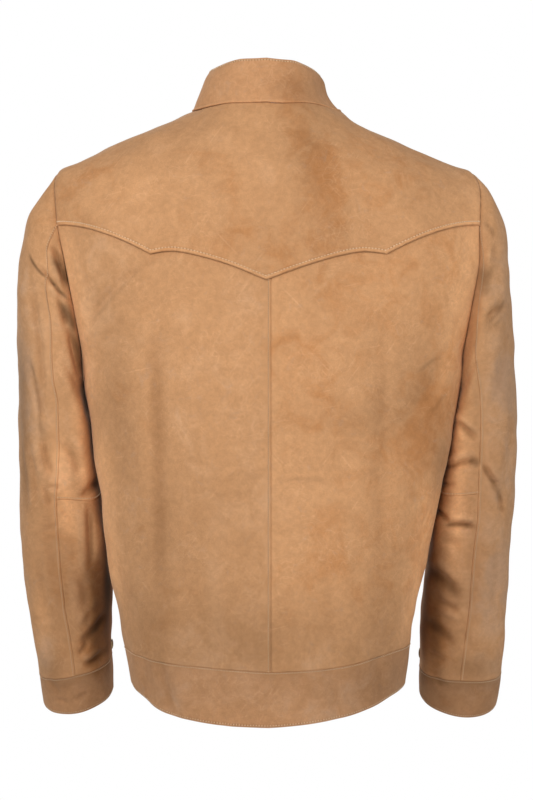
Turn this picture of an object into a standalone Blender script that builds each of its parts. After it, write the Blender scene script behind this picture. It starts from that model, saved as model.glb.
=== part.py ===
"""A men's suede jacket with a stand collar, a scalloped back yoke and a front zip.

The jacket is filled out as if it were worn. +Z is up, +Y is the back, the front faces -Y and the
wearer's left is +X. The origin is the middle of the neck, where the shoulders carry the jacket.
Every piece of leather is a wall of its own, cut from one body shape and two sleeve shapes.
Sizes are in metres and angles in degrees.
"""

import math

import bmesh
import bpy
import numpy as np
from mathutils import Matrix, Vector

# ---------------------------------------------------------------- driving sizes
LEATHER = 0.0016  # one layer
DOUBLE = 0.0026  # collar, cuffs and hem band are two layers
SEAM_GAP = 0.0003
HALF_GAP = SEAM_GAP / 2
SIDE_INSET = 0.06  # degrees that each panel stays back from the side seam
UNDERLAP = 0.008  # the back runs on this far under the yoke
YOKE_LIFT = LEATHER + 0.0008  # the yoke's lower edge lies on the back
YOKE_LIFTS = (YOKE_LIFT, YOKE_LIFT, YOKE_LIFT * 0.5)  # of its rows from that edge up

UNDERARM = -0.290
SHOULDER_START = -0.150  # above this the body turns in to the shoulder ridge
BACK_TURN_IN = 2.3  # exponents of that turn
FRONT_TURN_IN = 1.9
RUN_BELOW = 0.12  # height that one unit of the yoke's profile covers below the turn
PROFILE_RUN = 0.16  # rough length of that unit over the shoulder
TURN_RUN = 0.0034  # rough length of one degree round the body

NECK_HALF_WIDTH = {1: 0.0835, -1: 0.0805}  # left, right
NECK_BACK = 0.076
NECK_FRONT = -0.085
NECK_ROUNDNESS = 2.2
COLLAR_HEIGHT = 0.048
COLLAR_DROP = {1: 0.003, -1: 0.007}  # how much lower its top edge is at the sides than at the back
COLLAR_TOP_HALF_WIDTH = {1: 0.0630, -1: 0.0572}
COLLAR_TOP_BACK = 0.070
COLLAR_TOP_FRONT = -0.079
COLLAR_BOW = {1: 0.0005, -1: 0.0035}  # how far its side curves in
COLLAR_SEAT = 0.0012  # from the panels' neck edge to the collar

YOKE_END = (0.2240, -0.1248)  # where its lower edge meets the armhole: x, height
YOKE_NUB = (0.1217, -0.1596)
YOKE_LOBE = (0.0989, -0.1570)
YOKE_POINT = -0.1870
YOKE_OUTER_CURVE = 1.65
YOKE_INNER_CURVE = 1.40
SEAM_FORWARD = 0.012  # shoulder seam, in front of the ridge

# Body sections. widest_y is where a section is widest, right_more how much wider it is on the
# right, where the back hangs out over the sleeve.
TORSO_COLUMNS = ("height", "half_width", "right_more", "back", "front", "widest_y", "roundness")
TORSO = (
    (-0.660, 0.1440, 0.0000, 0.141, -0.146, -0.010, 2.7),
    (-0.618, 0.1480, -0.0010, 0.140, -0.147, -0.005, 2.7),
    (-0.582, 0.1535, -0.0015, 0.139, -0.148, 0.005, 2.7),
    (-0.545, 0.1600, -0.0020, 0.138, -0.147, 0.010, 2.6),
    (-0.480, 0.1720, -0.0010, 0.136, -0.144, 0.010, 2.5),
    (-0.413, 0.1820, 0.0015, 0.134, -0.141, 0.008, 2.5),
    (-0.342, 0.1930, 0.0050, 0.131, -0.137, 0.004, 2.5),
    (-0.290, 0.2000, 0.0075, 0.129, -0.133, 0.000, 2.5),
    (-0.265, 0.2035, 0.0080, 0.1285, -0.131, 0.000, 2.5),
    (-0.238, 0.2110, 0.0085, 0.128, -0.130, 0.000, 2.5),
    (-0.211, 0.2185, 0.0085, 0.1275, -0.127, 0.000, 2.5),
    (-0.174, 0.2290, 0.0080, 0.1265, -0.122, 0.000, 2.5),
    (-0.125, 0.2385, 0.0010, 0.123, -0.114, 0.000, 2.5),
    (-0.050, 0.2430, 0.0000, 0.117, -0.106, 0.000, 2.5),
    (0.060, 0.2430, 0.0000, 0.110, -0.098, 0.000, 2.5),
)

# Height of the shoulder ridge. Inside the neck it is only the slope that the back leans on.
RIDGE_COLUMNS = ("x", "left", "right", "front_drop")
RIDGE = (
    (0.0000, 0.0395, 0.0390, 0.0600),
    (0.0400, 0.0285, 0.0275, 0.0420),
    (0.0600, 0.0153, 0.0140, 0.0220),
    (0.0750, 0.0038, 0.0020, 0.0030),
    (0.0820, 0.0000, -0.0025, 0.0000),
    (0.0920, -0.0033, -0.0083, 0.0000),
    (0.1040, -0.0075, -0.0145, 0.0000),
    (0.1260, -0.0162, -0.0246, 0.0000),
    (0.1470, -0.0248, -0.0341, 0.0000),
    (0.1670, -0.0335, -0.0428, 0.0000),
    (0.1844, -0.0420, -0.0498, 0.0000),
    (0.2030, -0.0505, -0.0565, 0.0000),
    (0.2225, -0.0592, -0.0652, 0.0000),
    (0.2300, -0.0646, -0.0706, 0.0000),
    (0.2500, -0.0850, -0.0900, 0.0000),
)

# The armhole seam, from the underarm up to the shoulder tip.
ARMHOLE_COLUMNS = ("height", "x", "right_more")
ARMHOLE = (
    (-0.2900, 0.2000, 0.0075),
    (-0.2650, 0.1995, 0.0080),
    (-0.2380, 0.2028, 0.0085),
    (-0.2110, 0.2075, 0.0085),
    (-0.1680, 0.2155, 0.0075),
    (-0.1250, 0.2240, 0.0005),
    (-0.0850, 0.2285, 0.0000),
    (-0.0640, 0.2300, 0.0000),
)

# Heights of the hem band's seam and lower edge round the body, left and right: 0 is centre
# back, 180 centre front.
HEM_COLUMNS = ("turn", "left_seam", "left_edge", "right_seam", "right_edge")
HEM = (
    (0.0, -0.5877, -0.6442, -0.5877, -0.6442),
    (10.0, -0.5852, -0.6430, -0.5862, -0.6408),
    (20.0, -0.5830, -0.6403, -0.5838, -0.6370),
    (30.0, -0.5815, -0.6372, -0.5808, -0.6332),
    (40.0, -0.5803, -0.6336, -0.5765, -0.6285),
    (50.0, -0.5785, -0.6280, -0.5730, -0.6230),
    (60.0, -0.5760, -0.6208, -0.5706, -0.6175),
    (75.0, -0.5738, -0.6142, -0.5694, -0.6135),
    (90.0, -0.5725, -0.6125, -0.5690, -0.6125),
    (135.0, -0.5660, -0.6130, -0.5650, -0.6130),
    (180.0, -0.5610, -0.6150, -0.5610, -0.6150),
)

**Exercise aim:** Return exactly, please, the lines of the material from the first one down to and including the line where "a front zip." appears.

**Full answer:**
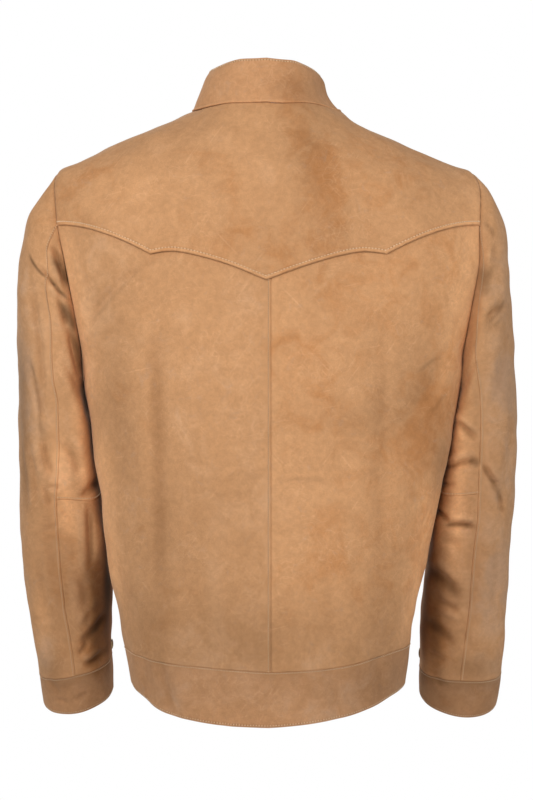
Turn this picture of an object into a standalone Blender script that builds each of its parts. After it, write the Blender scene script behind this picture. It starts from that model, saved as model.glb.
=== part.py ===
"""A men's suede jacket with a stand collar, a scalloped back yoke and a front zip.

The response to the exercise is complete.